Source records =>
----

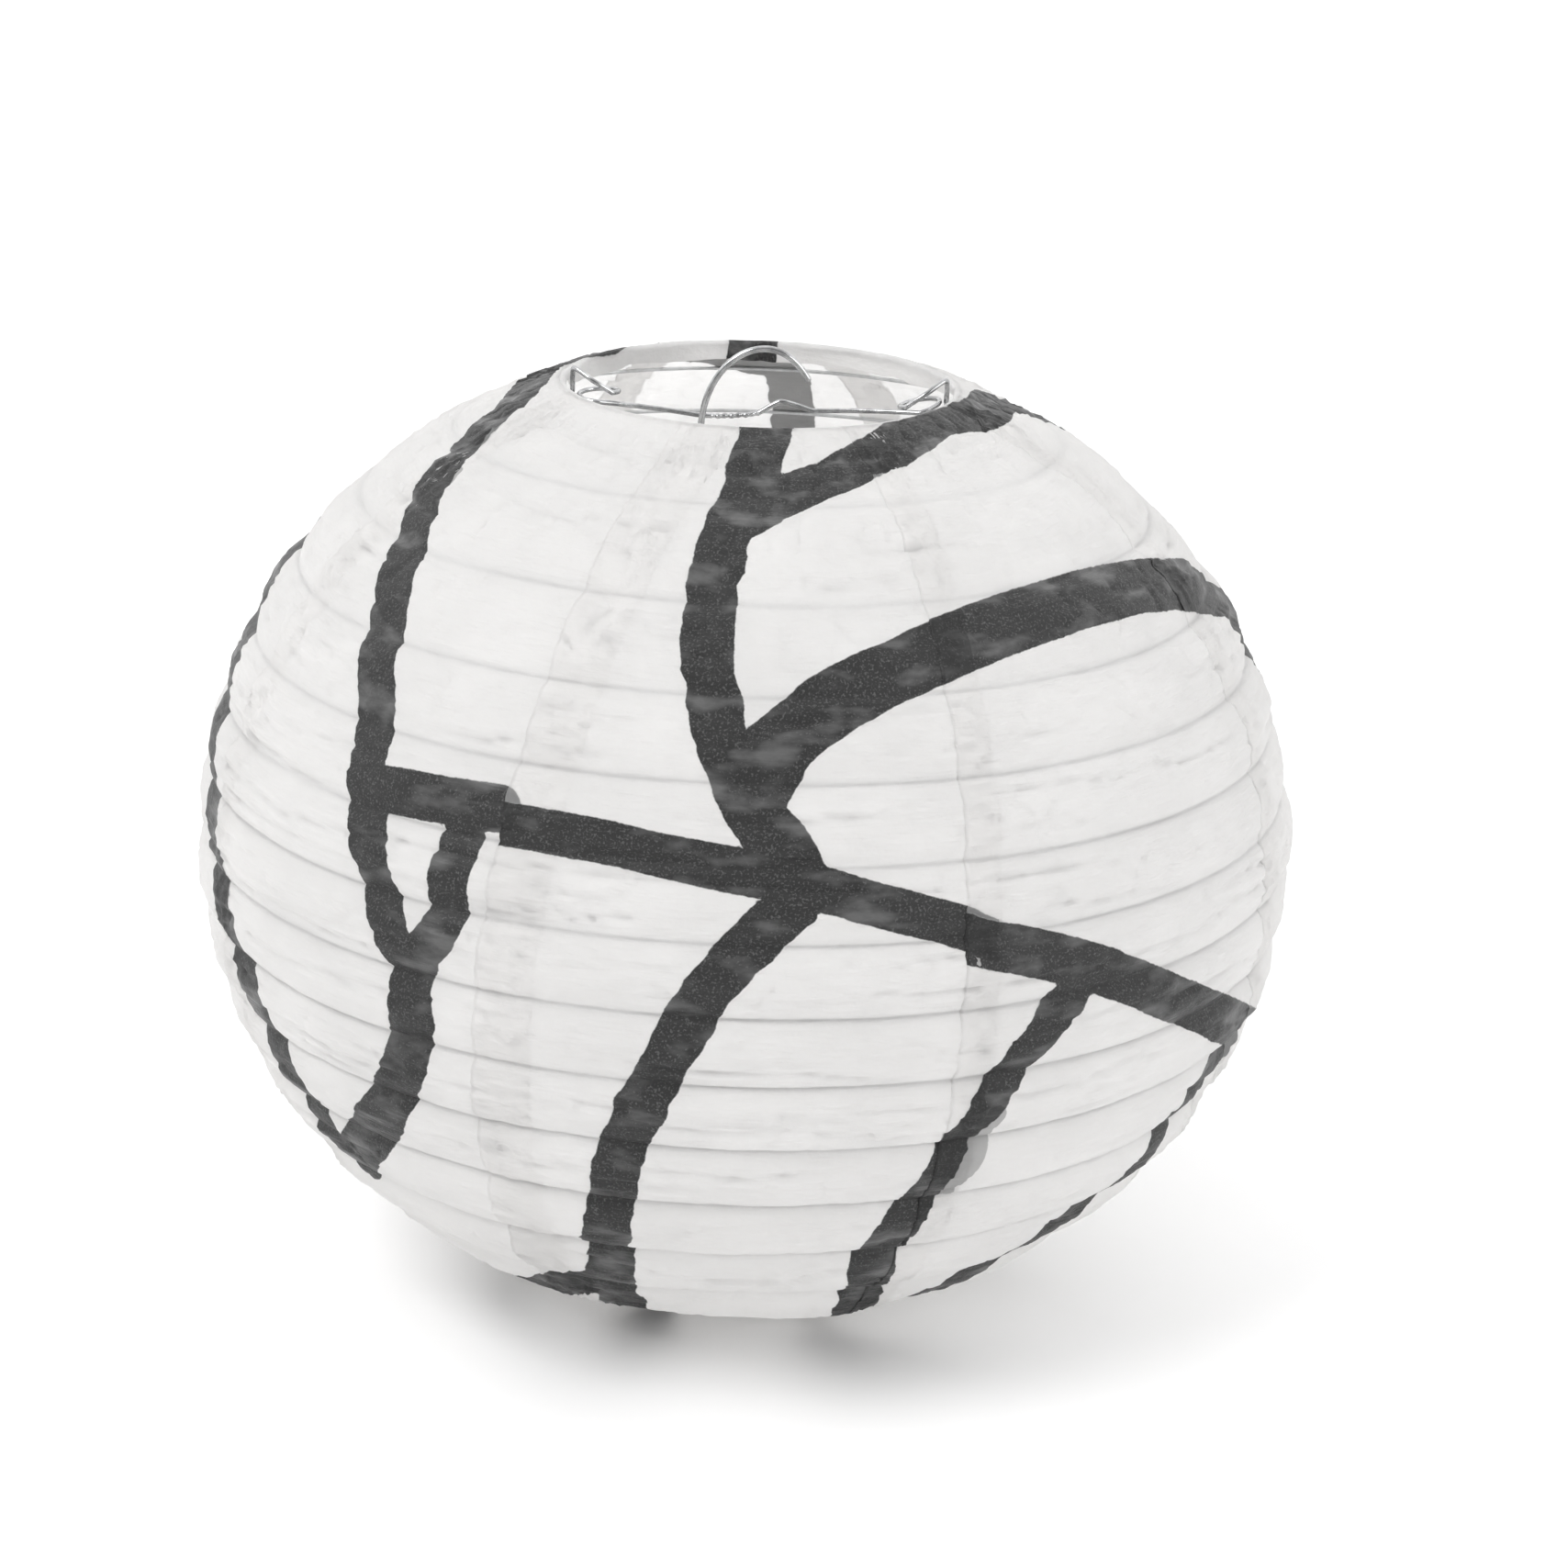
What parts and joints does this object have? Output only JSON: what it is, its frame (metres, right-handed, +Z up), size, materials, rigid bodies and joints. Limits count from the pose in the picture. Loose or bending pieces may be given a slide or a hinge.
{
  "type": "accordion paper lantern",
  "caption": "Round accordion paper lantern: paper gores over wire ribs between two end rings, with a lift-out wire expander and hanging hook. It folds flat.",
  "frame": {"origin": "centre of the lower hem's flat underside, on the lantern's axis", "axes": "+Z up along the lantern's axis, +X along the expander's crossbars, -Y towards the viewer"},
  "size_m": [0.199, 0.199, 0.172],
  "materials": {
    "lantern_paper": "thin white tissue-like paper with broad black printed bands, creased",
    "rib_wire": "thin drawn steel wire, dull",
    "ring_wire": "drawn steel wire, satin",
    "expander_wire": "bright galvanised wire"
  },
  "bodies": {
    "base": {"lower_ring": "ring_wire", "lower_hem": "lantern_paper", "gore_1": "lantern_paper", "gore_2": "lantern_paper", "gore_3": "lantern_paper", "gore_4": "lantern_paper", "gore_5": "lantern_paper", "gore_6": "lantern_paper", "gore_7": "lantern_paper", "gore_8": "lantern_paper"},
    "crown": {"upper_ring": "ring_wire", "upper_hem": "lantern_paper"},
    "expander": {"hook_stem": "expander_wire", "upper_crossbar": "expander_wire", "lower_crossbar": "expander_wire"},
    "rib_01": {"rib_01": "rib_wire"},
    "rib_02": {"rib_02": "rib_wire"},
    "rib_03": {"rib_03": "rib_wire"},
    "rib_04": {"rib_04": "rib_wire"},
    "rib_05": {"rib_05": "rib_wire"},
    "rib_06": {"rib_06": "rib_wire"},
    "rib_07": {"rib_07": "rib_wire"},
    "rib_08": {"rib_08": "rib_wire"},
    "rib_09": {"rib_09": "rib_wire"},
    "rib_10": {"rib_10": "rib_wire"},
    "rib_11": {"rib_11": "rib_wire"},
    "rib_12": {"rib_12": "rib_wire"},
    "rib_13": {"rib_13": "rib_wire"}
  },
  "joints": [
    {"name": "collapse", "type": "slide", "parent": "base", "child": "crown", "axis": [0, 0, -1], "range_m": [0, 0.15], "deforming": ["gore_1", "gore_2", "gore_3", "gore_4", "gore_5", "gore_6", "gore_7", "gore_8", "upper_crossbar"]},
    {"name": "rib_01_slide", "type": "slide", "parent": "base", "child": "rib_01", "axis": [0, 0, -1], "range_m": [0, 0.00801]},
    {"name": "rib_02_slide", "type": "slide", "parent": "base", "child": "rib_02", "axis": [0, 0, -1], "range_m": [0, 0.01918]},
    {"name": "rib_03_slide", "type": "slide", "parent": "base", "child": "rib_03", "axis": [0, 0, -1], "range_m": [0, 0.03035]},
    {"name": "rib_04_slide", "type": "slide", "parent": "base", "child": "rib_04", "axis": [0, 0, -1], "range_m": [0, 0.04152]},
    {"name": "rib_05_slide", "type": "slide", "parent": "base", "child": "rib_05", "axis": [0, 0, -1], "range_m": [0, 0.05268]},
    {"name": "rib_06_slide", "type": "slide", "parent": "base", "child": "rib_06", "axis": [0, 0, -1], "range_m": [0, 0.06385]},
    {"name": "rib_07_slide", "type": "slide", "parent": "base", "child": "rib_07", "axis": [0, 0, -1], "range_m": [0, 0.07502]},
    {"name": "rib_08_slide", "type": "slide", "parent": "base", "child": "rib_08", "axis": [0, 0, -1], "range_m": [0, 0.08619]},
    {"name": "rib_09_slide", "type": "slide", "parent": "base", "child": "rib_09", "axis": [0, 0, -1], "range_m": [0, 0.09736]},
    {"name": "rib_10_slide", "type": "slide", "parent": "base", "child": "rib_10", "axis": [0, 0, -1], "range_m": [0, 0.10852]},
    {"name": "rib_11_slide", "type": "slide", "parent": "base", "child": "rib_11", "axis": [0, 0, -1], "range_m": [0, 0.11969]},
    {"name": "rib_12_slide", "type": "slide", "parent": "base", "child": "rib_12", "axis": [0, 0, -1], "range_m": [0, 0.13086]},
    {"name": "rib_13_slide", "type": "slide", "parent": "base", "child": "rib_13", "axis": [0, 0, -1], "range_m": [0, 0.14203]},
    {"name": "expander_lift", "type": "slide", "parent": "base", "child": "expander", "axis": [0, 0, 1], "range_m": [0, 0.19], "deforming": ["upper_crossbar", "lower_crossbar"]}
  ],
  "couplings": [
    {"joint": "rib_01_slide", "follows": "collapse", "ratio": 0.05328},
    {"joint": "rib_02_slide", "follows": "collapse", "ratio": 0.12773},
    {"joint": "rib_03_slide", "follows": "collapse", "ratio": 0.20219},
    {"joint": "rib_04_slide", "follows": "collapse", "ratio": 0.27664},
    {"joint": "rib_05_slide", "follows": "collapse", "ratio": 0.35109},
    {"joint": "rib_06_slide", "follows": "collapse", "ratio": 0.42555},
    {"joint": "rib_07_slide", "follows": "collapse", "ratio": 0.5},
    {"joint": "rib_08_slide", "follows": "collapse", "ratio": 0.57445},
    {"joint": "rib_09_slide", "follows": "collapse", "ratio": 0.64891},
    {"joint": "rib_10_slide", "follows": "collapse", "ratio": 0.72336},
    {"joint": "rib_11_slide", "follows": "collapse", "ratio": 0.79781},
    {"joint": "rib_12_slide", "follows": "collapse", "ratio": 0.87227},
    {"joint": "rib_13_slide", "follows": "collapse", "ratio": 0.94672}
  ]
}
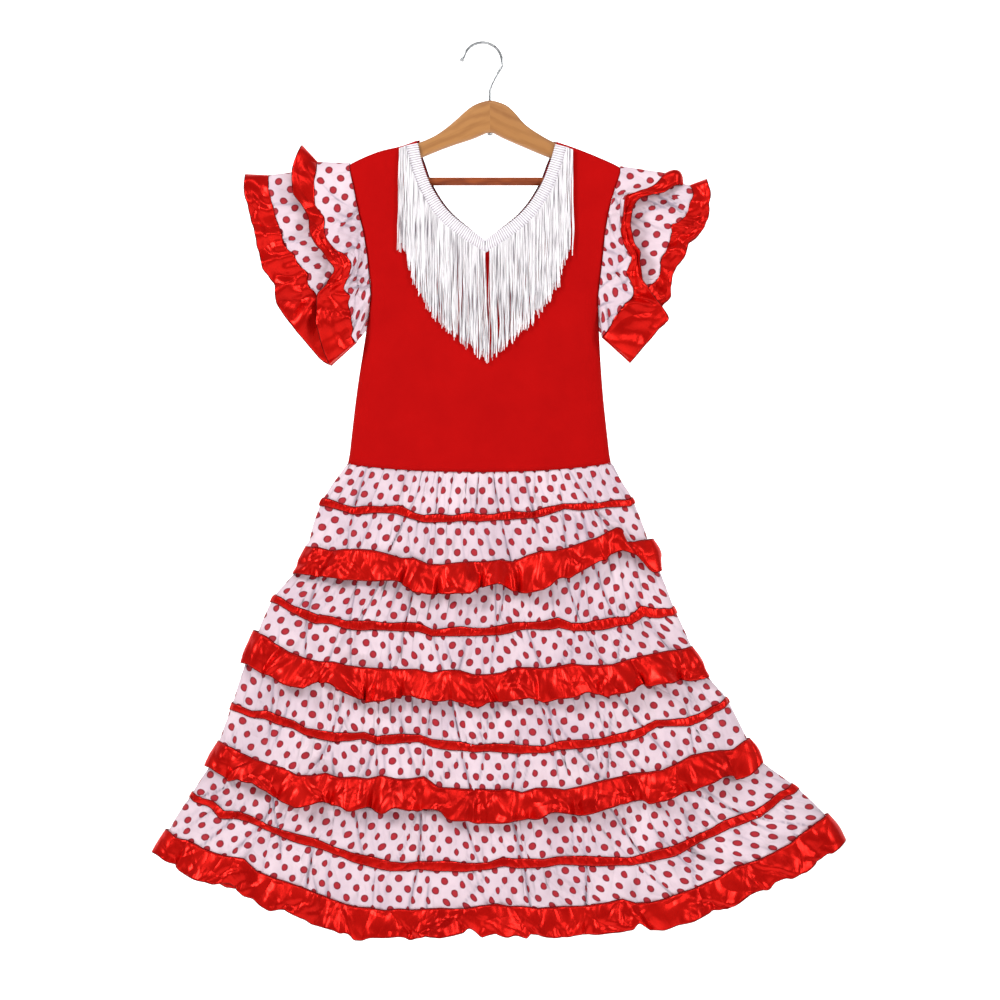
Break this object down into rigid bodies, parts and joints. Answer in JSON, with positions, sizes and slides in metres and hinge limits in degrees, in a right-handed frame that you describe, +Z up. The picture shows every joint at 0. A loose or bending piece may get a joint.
{
  "type": "flamenco dress on a wooden hanger",
  "caption": "Child's flamenco dress with a fringed V neck, layered flutter sleeves and a tiered dotted skirt with satin ruffles, spread flat on a wooden hanger.",
  "frame": {"origin": "the inside top of the hanger's hook, where a rail carries it", "axes": "+Z up, -Y towards the dress's front, +X to the right in the front view"},
  "size_m": [0.7848, 0.1249, 1.0137],
  "materials": {
    "red_jersey": "matte",
    "dotted_cloth": "matte",
    "red_satin": "satin",
    "white_fringe": "satin",
    "beech": "varnished",
    "dark_beech": "varnished",
    "steel": "plated"
  },
  "bodies": {
    "root": {"bodice_front": "red_jersey", "bodice_back": "red_jersey", "tier_1": "dotted_cloth", "tier_2": "dotted_cloth", "tier_3": "dotted_cloth", "tier_4": "dotted_cloth", "ribbon_1": "red_satin", "ribbon_2": "red_satin", "ribbon_3": "red_satin", "ribbon_4": "red_satin", "ruffle_1": "red_satin", "ruffle_2": "red_satin", "ruffle_3": "red_satin", "ruffle_4": "red_satin", "sleeve_left_under": "dotted_cloth", "sleeve_left_under_edging": "red_satin", "sleeve_left_over": "dotted_cloth", "sleeve_left_over_edging": "red_satin", "sleeve_right_under": "dotted_cloth", "sleeve_right_under_edging": "red_satin", "sleeve_right_over": "dotted_cloth", "sleeve_right_over_edging": "red_satin", "fringe_left": "white_fringe", "fringe_right": "white_fringe", "hanger_arm_left": "beech", "hanger_arm_right": "beech", "hanger_bar": "dark_beech", "hanger_hook": "steel", "hanger_nut": "steel"}
  },
  "joints": []
}
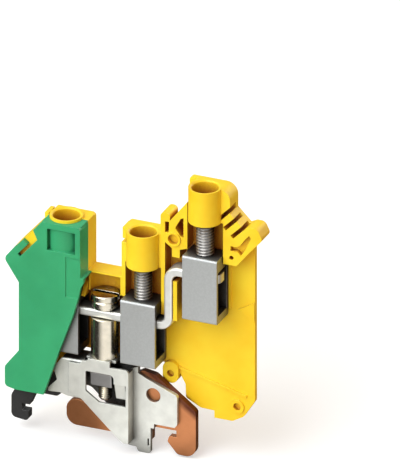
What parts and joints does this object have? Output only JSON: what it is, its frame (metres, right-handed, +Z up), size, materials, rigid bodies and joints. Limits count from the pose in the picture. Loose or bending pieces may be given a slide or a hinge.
{
  "type": "earth terminal block",
  "caption": "Green and yellow earth terminal block for a hat rail, opened to show its clamps, bar and metal foot.",
  "frame": {"origin": "on the rail's centre line, level with the top of its flanges, at mid thickness of the block", "axes": "+X across the rail towards the high right clamp, +Y along the rail away from the opened face, +Z up"},
  "size_m": [0.0581, 0.009, 0.0661],
  "materials": {
    "yellow_plastic": "moulded satin",
    "green_plastic": "moulded satin",
    "plated_bar": "tin plated",
    "zinc_plated_cage": "zinc plated",
    "screw_steel": "rolled thread",
    "nickel_plated": "turned",
    "bright_steel": "pressed sheet",
    "bare_copper": "pressed copper",
    "dark_steel": "blackened"
  },
  "bodies": {
    "block": {"yellow_shell": "yellow_plastic", "green_cover": "green_plastic", "current_bar": "plated_bar", "contact_sleeve": "nickel_plated", "spring_washer": "nickel_plated", "folded_bracket": "bright_steel", "steel_foot_plate": "bright_steel", "copper_foot_plate": "bare_copper", "left_foot_plate": "bright_steel", "rail_hook": "dark_steel"},
    "left_screw": {"left_clamp_screw": "screw_steel"},
    "left_cage": {"left_clamp_cage": "zinc_plated_cage"},
    "middle_screw": {"middle_clamp_screw": "screw_steel"},
    "middle_cage": {"middle_clamp_cage": "zinc_plated_cage"},
    "right_screw": {"right_clamp_screw": "screw_steel"},
    "right_cage": {"right_clamp_cage": "zinc_plated_cage"},
    "rail_screw": {"rail_screw": "nickel_plated"},
    "rail_nut": {"rail_nut": "screw_steel"}
  },
  "joints": [
    {"name": "left_cage_rise", "type": "slide", "parent": "block", "child": "left_cage", "axis": [0, 0, 1], "range_m": [0, 0.0055]},
    {"name": "left_screw_turn", "type": "hinge", "parent": "block", "child": "left_screw", "pos_m": [-0.00755, 0, 0.027], "axis": [0, 0, -1], "range_deg": [0, 2833.6]},
    {"name": "middle_cage_rise", "type": "slide", "parent": "block", "child": "middle_cage", "axis": [0, 0, 1], "range_m": [0, 0.0055]},
    {"name": "middle_screw_turn", "type": "hinge", "parent": "block", "child": "middle_screw", "pos_m": [0.0103, 0, 0.027], "axis": [0, 0, -1], "range_deg": [0, 2833.6]},
    {"name": "right_cage_rise", "type": "slide", "parent": "block", "child": "right_cage", "axis": [0, 0, 1], "range_m": [0, 0.0055]},
    {"name": "right_screw_turn", "type": "hinge", "parent": "block", "child": "right_screw", "pos_m": [0.0247, 0, 0.0404], "axis": [0, 0, -1], "range_deg": [0, 2833.6]},
    {"name": "rail_nut_rise", "type": "slide", "parent": "block", "child": "rail_nut", "axis": [0, 0, 1], "range_m": [0, 0.0028]},
    {"name": "rail_screw_turn", "type": "hinge", "parent": "block", "child": "rail_screw", "pos_m": [0.0015, 0, 0.027], "axis": [0, 0, -1], "range_deg": [0, 2021]}
  ],
  "couplings": [
    {"joint": "left_screw_turn", "follows": "left_cage_rise", "rad_per_m": 8976},
    {"joint": "middle_screw_turn", "follows": "middle_cage_rise", "rad_per_m": 8976},
    {"joint": "right_screw_turn", "follows": "right_cage_rise", "rad_per_m": 8976},
    {"joint": "rail_screw_turn", "follows": "rail_nut_rise", "rad_per_m": 12566}
  ]
}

----

What you should do =>
Report all lines of the data that include the word "with".

Written answer =>
  "caption": "Round accordion paper lantern: paper gores over wire ribs between two end rings, with a lift-out wire expander and hanging hook. It folds flat.",
    "lantern_paper": "thin white tissue-like paper with broad black printed bands, creased",
Break this object down into rigid bodies, parts and joints. Answer in JSON, with positions, sizes and slides in metres and hinge limits in degrees, in a right-handed frame that you describe, +Z up. The picture shows every joint at 0. A loose or bending piece may get a joint.
  "caption": "Child's flamenco dress with a fringed V neck, layered flutter sleeves and a tiered dotted skirt with satin ruffles, spread flat on a wooden hanger.",
  "frame": {"origin": "on the rail's centre line, level with the top of its flanges, at mid thickness of the block", "axes": "+X across the rail towards the high right clamp, +Y along the rail away from the opened face, +Z up"},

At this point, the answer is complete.